From my forensic work on the 2x Capital leverage token contracts, I learned that financial engineering without code‑level stress testing is simply a mathematical fiction. The rollup ecosystem is currently optimising for growth, not resilience. Every subsidised transaction today is a liability on the blob market tomorrow.

Takeaway: The Next Fee Shock Is Already Written in the State

The data does not lie. The cumulative excess blob count is a ticking state variable. Within 18–24 months, every rollup user will face blob fees that rival or exceed the pre‑Dencun calldata costs. The solution is not a quick parameter bump; it is a fundamental re‑architecture of how rollups batch and compress data.

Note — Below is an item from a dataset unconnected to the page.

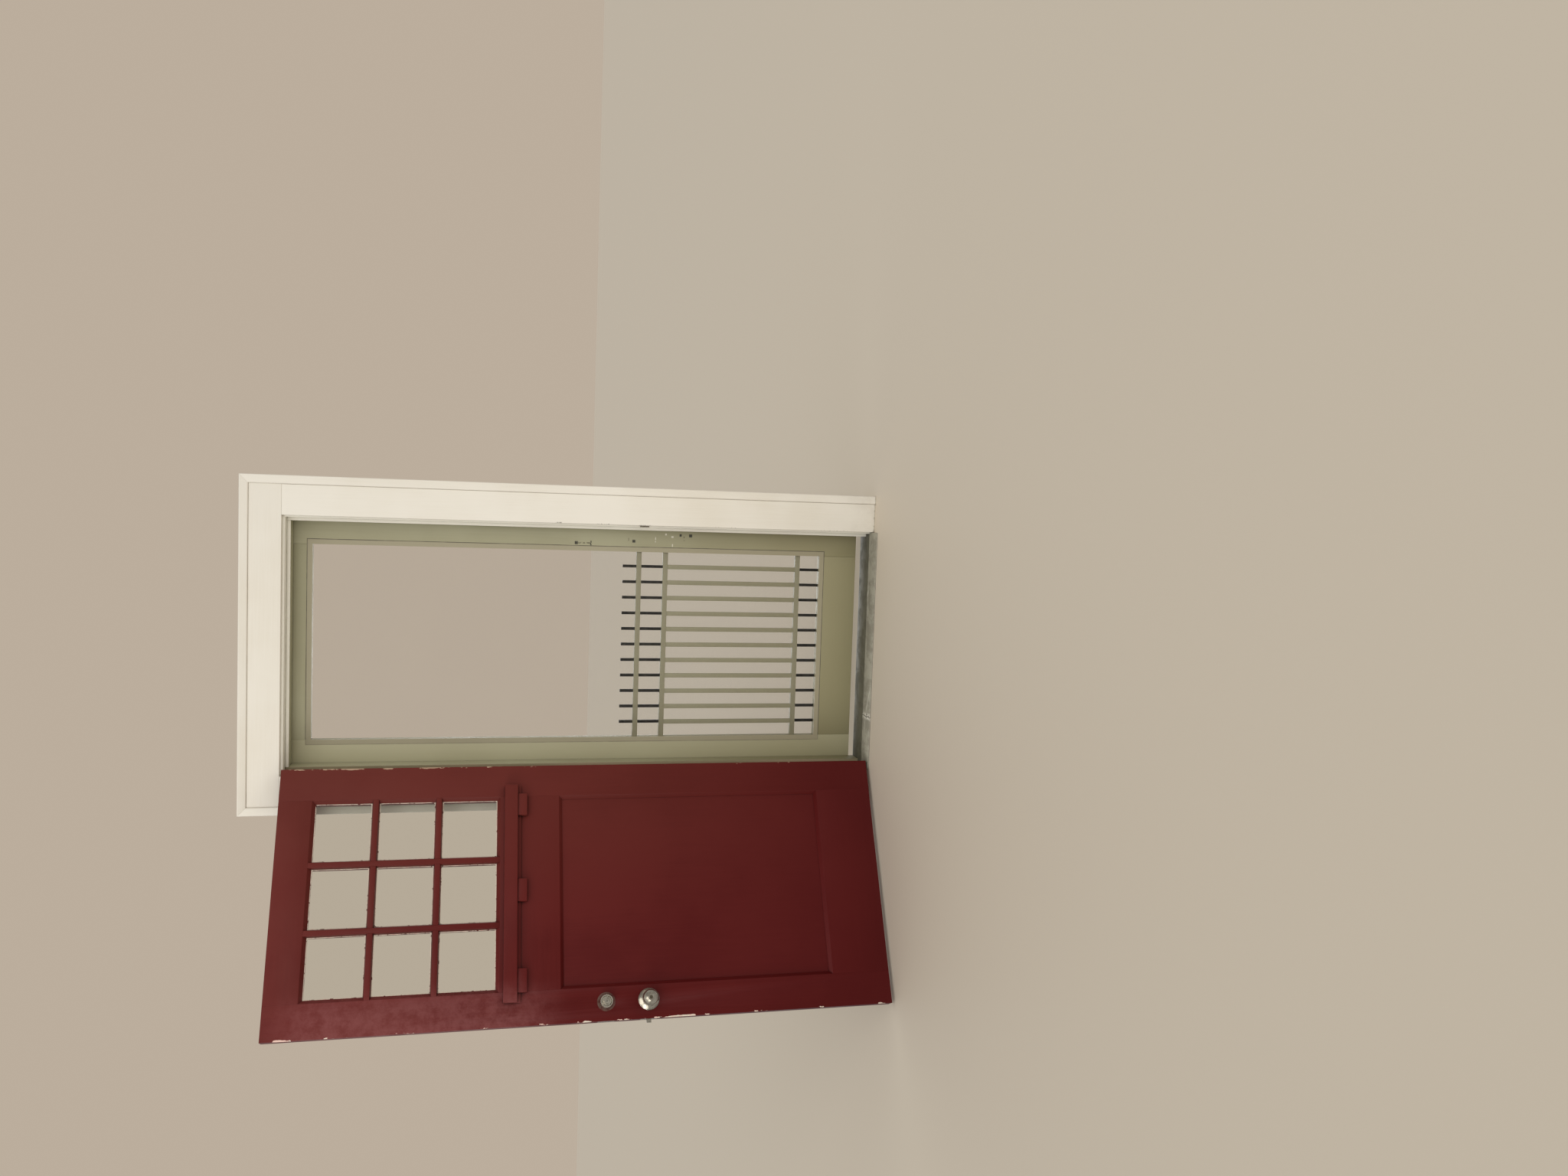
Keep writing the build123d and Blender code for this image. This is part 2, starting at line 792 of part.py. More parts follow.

I recommend that every team currently building on top of a rollup perform two verifications immediately:

  1. Read the calc_blob_fee in the geth source code. Simulate the fee curve under your projected transaction volume for 2026.
  2. Audit the rollup’s fallback strategy if blob fees become prohibitive. Does it queue transactions? Does it revert to calldata? What is the user‑impact cost?

Verification precedes trust, every single time. The chain remembers what the ego forgets. Terra reminded us that growth does not forgive architectural debt. Dencun’s gift of cheap data will be revoked by the same arithmetic that gave it. The only question is how many protocols will have a contingency plan ready.

We do not guess the crash; we trace the fault. And the fault is already in the blob pool, accumulating quietly.

Code is law, but history is the judge.